↓
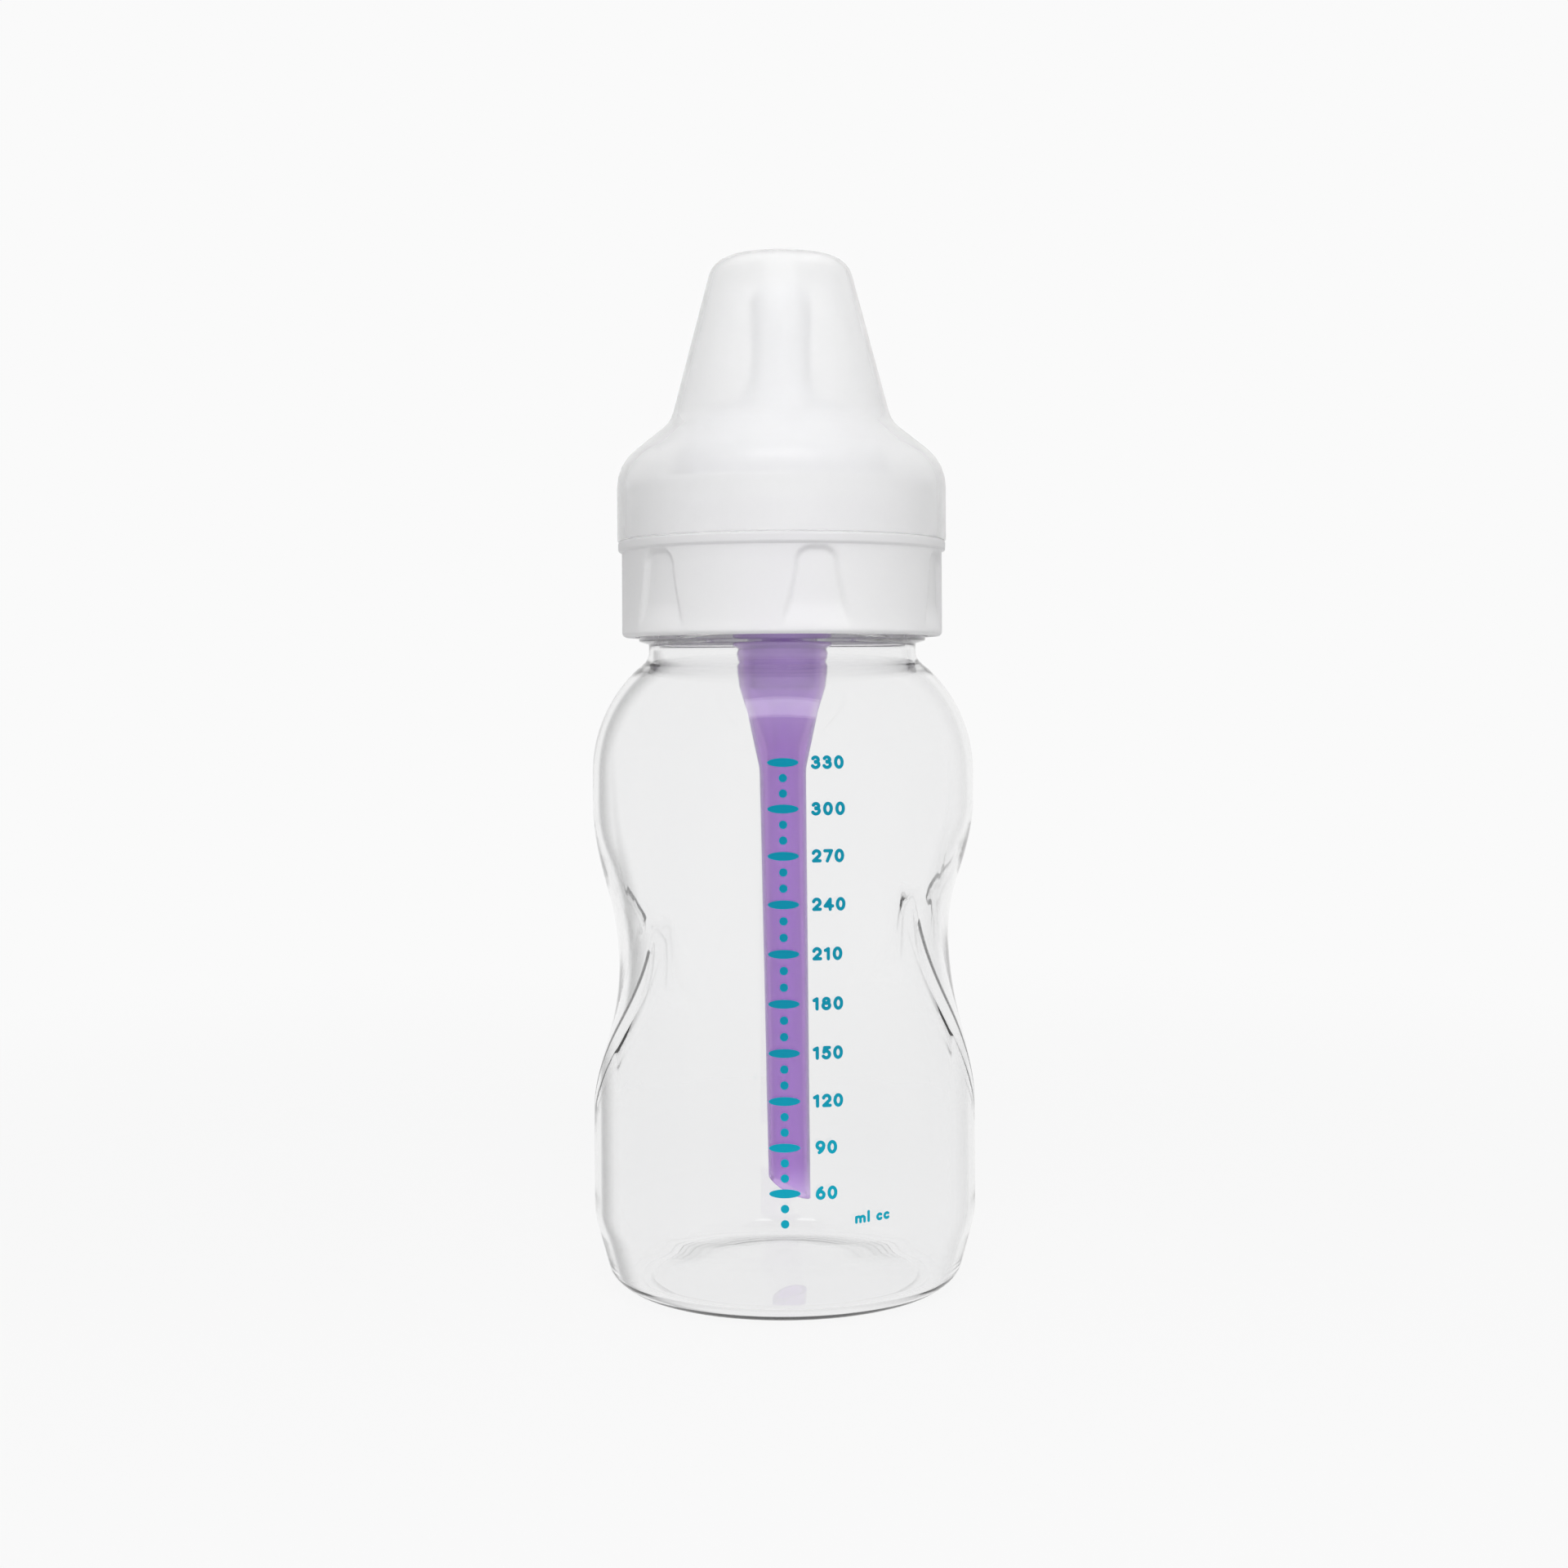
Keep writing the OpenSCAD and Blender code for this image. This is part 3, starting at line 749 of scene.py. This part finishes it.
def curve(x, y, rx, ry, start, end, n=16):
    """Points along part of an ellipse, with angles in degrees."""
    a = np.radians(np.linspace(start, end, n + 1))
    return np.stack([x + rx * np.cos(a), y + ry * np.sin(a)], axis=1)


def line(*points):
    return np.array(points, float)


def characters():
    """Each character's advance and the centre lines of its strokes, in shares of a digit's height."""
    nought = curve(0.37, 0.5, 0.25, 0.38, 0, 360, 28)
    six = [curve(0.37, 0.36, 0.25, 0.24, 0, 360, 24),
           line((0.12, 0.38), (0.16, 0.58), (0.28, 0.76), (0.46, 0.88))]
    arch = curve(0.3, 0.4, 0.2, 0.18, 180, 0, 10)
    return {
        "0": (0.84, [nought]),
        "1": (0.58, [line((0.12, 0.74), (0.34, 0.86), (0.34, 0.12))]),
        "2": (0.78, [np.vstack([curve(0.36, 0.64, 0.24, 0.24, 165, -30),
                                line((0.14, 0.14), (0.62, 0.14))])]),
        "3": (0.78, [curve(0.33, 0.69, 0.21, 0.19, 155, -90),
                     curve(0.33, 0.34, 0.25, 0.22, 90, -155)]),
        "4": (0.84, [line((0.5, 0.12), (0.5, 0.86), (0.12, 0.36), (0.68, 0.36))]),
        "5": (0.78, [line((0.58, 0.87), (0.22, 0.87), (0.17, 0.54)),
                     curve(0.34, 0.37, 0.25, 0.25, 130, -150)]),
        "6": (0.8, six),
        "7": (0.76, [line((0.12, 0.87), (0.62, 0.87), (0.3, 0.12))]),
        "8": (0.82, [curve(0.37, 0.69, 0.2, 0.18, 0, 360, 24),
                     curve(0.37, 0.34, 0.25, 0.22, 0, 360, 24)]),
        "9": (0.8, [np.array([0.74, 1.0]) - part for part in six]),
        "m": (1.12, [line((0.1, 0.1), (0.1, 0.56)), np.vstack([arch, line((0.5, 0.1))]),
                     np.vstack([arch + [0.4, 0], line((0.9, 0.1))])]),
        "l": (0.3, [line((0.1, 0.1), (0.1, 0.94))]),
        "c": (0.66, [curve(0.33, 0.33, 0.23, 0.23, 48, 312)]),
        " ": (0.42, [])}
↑
Write out, exactly and with nothing else, the lines of the listing above from its first line through the line with "return np.array(points, float)".

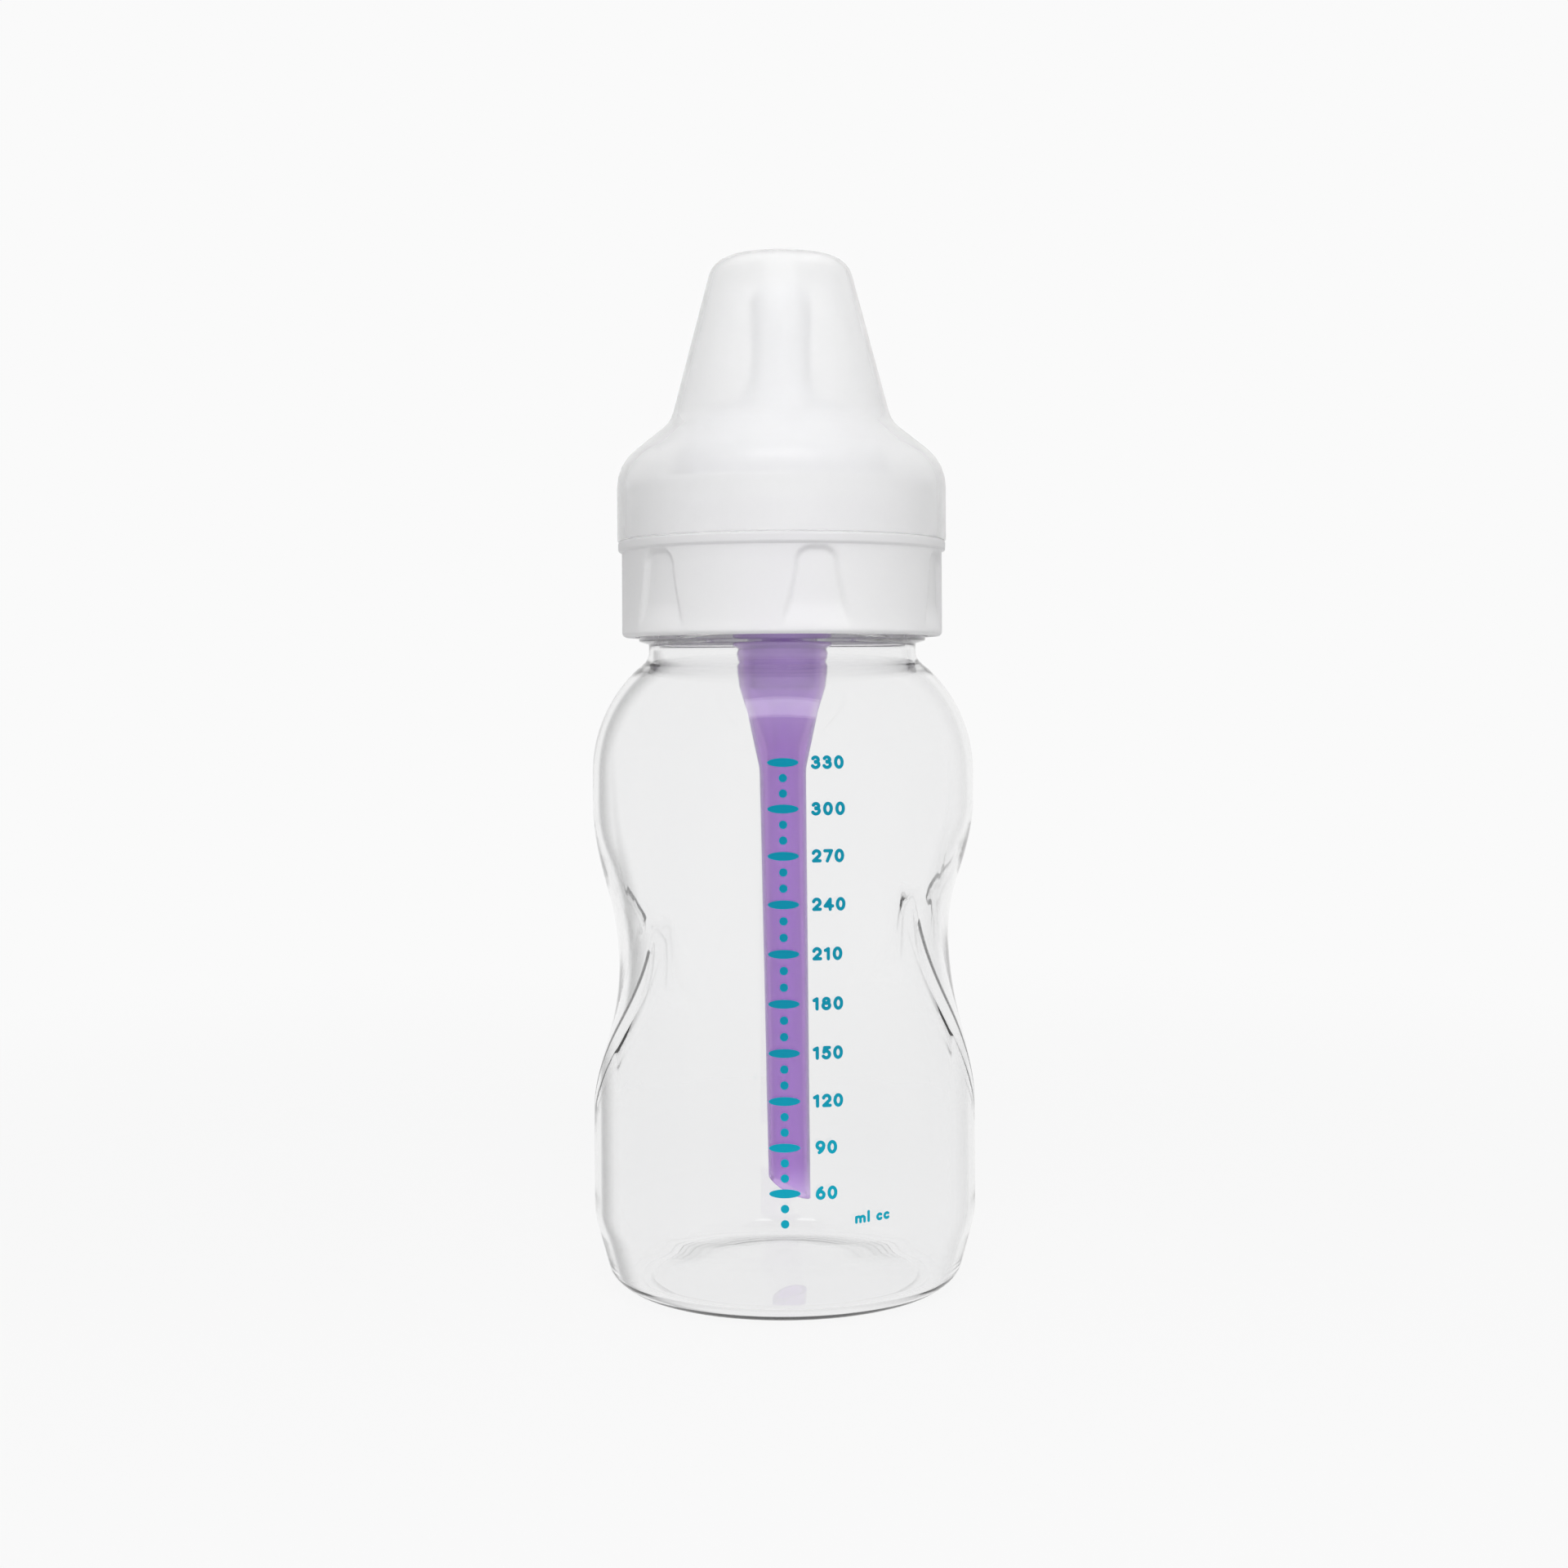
Keep writing the OpenSCAD and Blender code for this image. This is part 3, starting at line 749 of scene.py. This part finishes it.
def curve(x, y, rx, ry, start, end, n=16):
    """Points along part of an ellipse, with angles in degrees."""
    a = np.radians(np.linspace(start, end, n + 1))
    return np.stack([x + rx * np.cos(a), y + ry * np.sin(a)], axis=1)


def line(*points):
    return np.array(points, float)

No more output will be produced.